An estate is the total property, real and personal, owned by an individual prior to distribution through a trust or will. Real property is real estate while personal property includes everything else, for example cars, household items, and bank accounts. Estate planning distributes the real and personal property to an individual’s heirs.
Estate planning is the process by which an individual or family arranges the transfer of assets in anticipation of death. An estate plan aims to preserve the maximum amount of wealth possible for the intended beneficiaries and flexibility for the individual prior to death. A major concern for drafters of estate plans is estate duty and taxes.
A more preferable definition for me is that estate planning is “ the arrangement, management and securement and disposition of a person’s estate so that he, his family and other beneficiaries may enjoy and continue to enjoy the maximum from his estate and his assets during his lifetime and after his death, no matter when death may occur.”
Estate planning helps you:
- Understand the nature and extent of your wealth
- Structure the ownership of your wealth to accomplish your goals
- Minimize exposure to one omnipresent creditor – ZIMRA
- Establish a baseline to measure changes in your financial status
- Facilitate financial planning, including asset protection planning
- choose how your property will be distributed after your death,
- help assure that your property will be distributed in an orderly and efficient way
Estate planning tools (as previously discussed in detail) are legal arrangements, contracts and entities which can be used in the estate planning / asset management process to achieve one of the following objectives:
§ The minimisation of potential tax liability (e.g. legally breaking the link between the planner and a growth asset to minimise estate duty), although this should not be overrated or given too much emphasis as it is not always feasible.

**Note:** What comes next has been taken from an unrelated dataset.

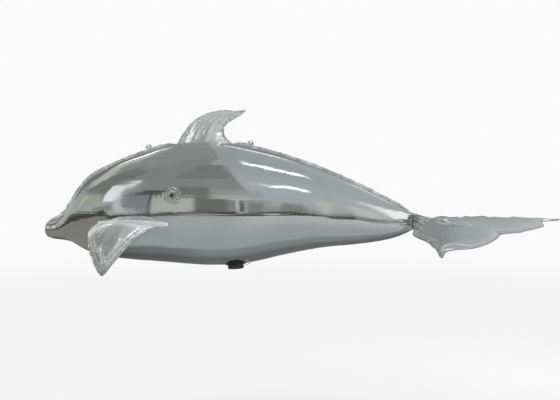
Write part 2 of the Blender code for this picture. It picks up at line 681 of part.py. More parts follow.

§ The provision of liquidity
§ The provision of capital and income for dependants, as well as retirement capital and income in the event of a cessation or insufficiency of a regular income flow such as a salary or pension.
§ Capital appreciation and income generation – a purpose of the estate plan should be to limit the increase in the dutiable value of the estate without inhibiting the increase in the value of the assets themselves. In order to avoid paying estate duty on the future growth in value of assets, estate planning is used to “freeze” the value of “growth” assets at present values. This can be done by selling or donating the assets concerned to a trust, a company or an intended beneficiary, or donating assets to a spouse (although donations tax issues will need to be examined carefully beforehand to avoid the creation of further problems for the beneficiary).
§ Protection against insolvency and inflation/erosion – this includes the insolvency of not only the planner but also his future beneficiaries and their spouses. The estate plan must not be vulnerable to such events and must enable beneficiaries to weather the storm of such problems without endangering the position of other beneficiaries or depriving them of long term benefits which might have been planned for. Closely related to the insolvency problem is that of the dissipation of assets after the death of the planner through inept administration or the spendthrift ways of succeeding spouses or relatives (which is a real concern in our country.) Thus, protection of the assets earmarked for certain beneficiaries (spouse or children, for example) against the intervention of third parties who become involved in the family is often high on the list of priorities of wise estate planners
§ Facilitation of the smooth and efficient administration of the planner’s estate (This is crucial, more so in the event of death. A structure for proper administration of the estate, for smooth operation without the presence of the planner is invaluable, and ensures continuity.
With regard to the disinvestment of one’s property, there needs to be close liaison between one’s legal advisor and accountant to ensure that one does not fall foul of the various tax legislation and even other legislation such as the Land Acquisition Act in some cases. Each case must be treated on its own individual merits.